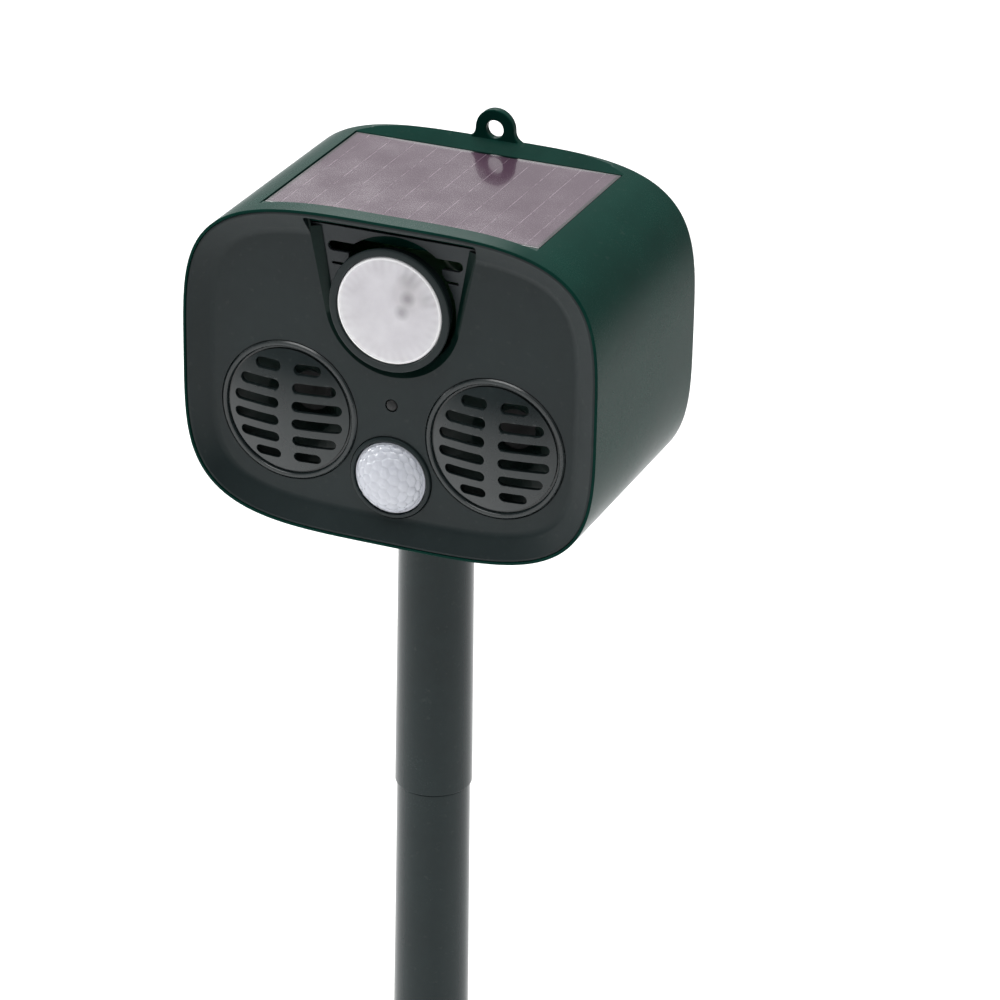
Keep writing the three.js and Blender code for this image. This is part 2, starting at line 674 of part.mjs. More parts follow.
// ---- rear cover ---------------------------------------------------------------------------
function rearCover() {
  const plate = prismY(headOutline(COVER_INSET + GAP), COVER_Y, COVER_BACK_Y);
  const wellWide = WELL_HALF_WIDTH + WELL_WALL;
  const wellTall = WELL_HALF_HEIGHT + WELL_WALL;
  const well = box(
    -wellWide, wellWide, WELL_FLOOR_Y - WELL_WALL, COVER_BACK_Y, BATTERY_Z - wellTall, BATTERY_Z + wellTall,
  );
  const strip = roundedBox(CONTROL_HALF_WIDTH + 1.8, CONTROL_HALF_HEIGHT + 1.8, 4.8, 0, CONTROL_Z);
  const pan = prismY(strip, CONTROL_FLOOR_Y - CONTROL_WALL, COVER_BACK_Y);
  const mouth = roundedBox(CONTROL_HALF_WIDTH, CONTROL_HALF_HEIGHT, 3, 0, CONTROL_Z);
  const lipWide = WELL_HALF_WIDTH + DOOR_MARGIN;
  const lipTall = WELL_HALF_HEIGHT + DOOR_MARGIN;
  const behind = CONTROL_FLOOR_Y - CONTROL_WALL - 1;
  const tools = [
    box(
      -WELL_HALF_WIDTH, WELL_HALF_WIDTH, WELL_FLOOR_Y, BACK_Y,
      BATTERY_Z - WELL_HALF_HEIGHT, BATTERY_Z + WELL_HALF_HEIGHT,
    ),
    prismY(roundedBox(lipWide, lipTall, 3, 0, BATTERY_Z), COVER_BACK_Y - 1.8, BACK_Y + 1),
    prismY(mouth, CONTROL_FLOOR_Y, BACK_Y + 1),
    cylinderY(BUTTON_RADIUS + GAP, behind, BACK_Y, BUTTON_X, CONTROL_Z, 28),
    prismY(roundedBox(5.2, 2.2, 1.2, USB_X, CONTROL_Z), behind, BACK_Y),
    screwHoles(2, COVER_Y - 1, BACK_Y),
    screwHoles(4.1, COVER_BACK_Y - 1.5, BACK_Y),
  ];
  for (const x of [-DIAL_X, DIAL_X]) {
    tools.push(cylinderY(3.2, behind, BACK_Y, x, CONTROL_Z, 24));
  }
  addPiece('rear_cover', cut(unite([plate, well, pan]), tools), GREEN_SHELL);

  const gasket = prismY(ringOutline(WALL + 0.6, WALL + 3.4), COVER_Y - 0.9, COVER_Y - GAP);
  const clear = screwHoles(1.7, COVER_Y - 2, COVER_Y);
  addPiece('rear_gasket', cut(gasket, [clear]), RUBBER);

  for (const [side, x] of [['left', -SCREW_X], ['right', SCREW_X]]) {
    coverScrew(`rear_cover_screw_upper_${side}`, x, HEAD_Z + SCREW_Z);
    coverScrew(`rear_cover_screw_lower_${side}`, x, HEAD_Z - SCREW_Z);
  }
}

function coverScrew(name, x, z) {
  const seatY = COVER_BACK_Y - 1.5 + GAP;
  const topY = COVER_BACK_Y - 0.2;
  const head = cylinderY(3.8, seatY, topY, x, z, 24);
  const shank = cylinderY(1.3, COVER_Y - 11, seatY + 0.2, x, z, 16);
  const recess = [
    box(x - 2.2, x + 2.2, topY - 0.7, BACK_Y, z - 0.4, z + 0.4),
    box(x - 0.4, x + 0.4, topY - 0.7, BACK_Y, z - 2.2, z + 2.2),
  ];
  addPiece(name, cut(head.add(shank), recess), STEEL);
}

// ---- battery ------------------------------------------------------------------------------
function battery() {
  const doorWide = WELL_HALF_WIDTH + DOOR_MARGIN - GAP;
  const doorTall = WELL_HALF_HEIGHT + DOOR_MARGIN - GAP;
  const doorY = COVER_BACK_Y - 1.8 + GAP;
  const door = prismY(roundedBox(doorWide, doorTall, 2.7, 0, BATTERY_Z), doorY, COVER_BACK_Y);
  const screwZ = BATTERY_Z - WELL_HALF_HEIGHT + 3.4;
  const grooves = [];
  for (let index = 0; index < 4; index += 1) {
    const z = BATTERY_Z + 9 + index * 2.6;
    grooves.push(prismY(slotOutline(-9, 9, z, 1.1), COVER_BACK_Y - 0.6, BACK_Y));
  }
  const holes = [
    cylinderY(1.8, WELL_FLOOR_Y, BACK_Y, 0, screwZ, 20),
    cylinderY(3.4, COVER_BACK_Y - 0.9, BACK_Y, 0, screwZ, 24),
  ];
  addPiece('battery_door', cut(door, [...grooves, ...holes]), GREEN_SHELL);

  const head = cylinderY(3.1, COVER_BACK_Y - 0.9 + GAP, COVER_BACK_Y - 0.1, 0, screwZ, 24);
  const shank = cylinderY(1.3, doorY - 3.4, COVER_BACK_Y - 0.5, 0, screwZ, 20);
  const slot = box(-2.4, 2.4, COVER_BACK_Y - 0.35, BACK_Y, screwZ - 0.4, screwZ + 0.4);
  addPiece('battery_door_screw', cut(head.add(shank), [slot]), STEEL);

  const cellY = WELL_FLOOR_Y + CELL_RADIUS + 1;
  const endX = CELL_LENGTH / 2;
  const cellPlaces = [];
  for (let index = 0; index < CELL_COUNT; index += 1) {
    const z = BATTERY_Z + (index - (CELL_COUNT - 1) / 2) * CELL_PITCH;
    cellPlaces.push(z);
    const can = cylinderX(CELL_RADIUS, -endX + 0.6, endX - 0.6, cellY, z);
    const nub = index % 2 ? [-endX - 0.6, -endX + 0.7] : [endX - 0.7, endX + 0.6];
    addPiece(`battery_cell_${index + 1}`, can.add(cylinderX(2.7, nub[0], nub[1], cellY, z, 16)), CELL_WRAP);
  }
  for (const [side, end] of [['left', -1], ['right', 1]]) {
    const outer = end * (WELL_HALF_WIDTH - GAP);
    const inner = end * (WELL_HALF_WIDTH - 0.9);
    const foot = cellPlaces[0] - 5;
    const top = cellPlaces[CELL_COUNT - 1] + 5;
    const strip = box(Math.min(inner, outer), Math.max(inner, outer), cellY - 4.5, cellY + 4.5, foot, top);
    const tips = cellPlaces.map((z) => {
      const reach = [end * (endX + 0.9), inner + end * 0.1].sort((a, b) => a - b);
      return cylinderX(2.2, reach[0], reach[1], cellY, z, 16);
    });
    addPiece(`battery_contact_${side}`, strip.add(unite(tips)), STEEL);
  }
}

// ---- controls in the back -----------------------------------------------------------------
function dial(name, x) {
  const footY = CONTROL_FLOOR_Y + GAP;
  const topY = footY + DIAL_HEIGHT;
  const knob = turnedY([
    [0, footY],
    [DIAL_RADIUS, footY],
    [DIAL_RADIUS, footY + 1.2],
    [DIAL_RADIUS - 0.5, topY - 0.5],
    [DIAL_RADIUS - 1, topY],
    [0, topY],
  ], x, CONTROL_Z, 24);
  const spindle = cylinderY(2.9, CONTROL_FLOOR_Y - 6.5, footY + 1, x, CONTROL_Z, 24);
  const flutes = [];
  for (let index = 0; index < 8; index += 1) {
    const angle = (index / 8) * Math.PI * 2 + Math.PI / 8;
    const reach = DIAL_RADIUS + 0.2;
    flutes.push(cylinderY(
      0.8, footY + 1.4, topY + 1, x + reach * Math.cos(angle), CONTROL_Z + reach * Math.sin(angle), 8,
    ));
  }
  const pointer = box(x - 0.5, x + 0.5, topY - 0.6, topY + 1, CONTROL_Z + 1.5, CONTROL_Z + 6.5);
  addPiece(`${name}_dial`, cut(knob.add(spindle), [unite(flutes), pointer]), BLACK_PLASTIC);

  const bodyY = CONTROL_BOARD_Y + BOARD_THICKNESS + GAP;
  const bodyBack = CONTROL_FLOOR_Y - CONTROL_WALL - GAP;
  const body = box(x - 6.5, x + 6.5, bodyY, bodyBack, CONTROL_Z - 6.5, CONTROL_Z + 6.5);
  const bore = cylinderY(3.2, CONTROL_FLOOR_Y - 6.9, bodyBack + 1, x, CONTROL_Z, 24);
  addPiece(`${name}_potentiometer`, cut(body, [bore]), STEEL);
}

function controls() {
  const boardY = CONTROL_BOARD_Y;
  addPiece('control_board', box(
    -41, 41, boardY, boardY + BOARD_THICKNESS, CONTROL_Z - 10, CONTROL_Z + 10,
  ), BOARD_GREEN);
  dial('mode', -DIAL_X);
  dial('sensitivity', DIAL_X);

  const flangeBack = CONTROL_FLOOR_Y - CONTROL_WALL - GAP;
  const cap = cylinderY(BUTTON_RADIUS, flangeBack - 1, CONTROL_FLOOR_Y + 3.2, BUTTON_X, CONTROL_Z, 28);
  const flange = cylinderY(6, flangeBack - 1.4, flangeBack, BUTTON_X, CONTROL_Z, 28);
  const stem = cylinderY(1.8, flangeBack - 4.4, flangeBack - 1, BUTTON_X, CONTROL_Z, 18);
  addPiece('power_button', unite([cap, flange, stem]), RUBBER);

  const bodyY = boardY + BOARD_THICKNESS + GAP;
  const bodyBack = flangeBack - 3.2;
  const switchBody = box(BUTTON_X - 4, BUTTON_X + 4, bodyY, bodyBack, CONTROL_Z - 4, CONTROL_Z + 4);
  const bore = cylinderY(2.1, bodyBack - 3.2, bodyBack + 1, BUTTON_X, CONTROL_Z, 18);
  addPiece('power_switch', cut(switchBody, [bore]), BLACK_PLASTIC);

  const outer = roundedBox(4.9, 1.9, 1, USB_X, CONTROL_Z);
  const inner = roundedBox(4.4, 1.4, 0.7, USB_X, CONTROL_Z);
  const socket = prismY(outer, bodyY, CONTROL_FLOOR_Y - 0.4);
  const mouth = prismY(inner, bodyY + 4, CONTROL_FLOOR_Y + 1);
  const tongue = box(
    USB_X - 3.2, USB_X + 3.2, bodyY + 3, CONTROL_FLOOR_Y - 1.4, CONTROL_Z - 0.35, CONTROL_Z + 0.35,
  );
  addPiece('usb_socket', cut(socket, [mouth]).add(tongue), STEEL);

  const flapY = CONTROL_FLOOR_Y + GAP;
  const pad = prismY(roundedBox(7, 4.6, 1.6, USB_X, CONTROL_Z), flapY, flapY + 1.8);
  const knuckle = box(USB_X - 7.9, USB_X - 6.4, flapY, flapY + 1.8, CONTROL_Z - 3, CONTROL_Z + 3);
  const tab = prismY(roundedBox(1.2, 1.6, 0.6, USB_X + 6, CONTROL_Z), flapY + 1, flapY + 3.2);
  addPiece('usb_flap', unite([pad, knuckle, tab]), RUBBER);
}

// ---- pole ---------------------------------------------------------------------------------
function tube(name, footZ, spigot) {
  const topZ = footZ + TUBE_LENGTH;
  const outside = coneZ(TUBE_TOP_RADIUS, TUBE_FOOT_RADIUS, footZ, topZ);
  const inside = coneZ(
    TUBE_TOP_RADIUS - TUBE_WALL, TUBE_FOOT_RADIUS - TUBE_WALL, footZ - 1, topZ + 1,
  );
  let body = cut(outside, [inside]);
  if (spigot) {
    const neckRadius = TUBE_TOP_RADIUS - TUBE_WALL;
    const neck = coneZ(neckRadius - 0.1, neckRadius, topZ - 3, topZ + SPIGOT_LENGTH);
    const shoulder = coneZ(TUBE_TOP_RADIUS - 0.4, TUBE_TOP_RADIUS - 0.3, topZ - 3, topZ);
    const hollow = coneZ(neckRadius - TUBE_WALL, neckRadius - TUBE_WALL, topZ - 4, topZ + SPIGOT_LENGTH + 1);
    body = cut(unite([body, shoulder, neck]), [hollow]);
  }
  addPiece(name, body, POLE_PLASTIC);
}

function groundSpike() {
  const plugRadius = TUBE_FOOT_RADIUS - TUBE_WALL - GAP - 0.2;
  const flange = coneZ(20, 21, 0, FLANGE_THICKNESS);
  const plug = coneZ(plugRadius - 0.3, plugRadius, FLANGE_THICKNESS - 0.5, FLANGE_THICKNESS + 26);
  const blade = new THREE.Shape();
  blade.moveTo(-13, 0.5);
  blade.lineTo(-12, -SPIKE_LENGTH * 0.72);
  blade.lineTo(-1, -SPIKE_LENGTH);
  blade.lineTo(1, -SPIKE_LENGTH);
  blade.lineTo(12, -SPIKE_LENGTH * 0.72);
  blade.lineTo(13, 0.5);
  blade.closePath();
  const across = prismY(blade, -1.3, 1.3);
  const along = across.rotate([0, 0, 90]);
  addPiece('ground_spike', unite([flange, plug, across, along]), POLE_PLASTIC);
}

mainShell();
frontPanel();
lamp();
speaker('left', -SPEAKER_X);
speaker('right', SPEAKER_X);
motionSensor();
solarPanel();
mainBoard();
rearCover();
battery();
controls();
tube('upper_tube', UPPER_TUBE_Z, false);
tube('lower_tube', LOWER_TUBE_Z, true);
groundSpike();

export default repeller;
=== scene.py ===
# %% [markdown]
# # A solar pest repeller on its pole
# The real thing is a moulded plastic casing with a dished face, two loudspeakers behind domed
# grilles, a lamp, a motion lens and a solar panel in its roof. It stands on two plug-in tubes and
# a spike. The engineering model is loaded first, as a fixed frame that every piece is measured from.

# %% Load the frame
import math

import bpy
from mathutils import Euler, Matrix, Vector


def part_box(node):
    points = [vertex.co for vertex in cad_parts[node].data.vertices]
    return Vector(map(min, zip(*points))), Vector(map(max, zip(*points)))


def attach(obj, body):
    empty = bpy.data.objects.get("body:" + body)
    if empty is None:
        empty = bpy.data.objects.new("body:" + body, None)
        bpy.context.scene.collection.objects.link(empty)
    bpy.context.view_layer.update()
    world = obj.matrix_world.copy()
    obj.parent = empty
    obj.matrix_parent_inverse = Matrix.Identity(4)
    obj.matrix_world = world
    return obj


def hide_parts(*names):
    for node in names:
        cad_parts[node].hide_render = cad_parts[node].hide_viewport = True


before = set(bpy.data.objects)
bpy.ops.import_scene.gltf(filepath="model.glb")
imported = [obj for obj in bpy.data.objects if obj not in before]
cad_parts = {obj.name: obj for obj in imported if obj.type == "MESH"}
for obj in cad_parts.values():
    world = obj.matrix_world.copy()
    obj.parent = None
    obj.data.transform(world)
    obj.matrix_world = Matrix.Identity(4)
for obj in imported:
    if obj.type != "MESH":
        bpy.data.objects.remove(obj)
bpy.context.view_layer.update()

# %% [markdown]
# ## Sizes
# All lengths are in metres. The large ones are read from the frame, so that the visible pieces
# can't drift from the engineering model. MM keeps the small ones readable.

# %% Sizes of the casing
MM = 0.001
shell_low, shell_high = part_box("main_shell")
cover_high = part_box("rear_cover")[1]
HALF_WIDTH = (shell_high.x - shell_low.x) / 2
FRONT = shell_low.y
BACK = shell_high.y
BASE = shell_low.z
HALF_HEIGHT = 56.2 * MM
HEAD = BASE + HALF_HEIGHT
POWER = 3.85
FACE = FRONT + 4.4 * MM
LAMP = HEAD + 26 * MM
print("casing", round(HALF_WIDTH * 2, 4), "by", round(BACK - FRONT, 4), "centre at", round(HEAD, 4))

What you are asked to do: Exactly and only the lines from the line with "bpy.data.objects.remove(obj)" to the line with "# can't drift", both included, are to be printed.

Reply:
        bpy.data.objects.remove(obj)
bpy.context.view_layer.update()

# %% [markdown]
# ## Sizes
# All lengths are in metres. The large ones are read from the frame, so that the visible pieces
# can't drift from the engineering model. MM keeps the small ones readable.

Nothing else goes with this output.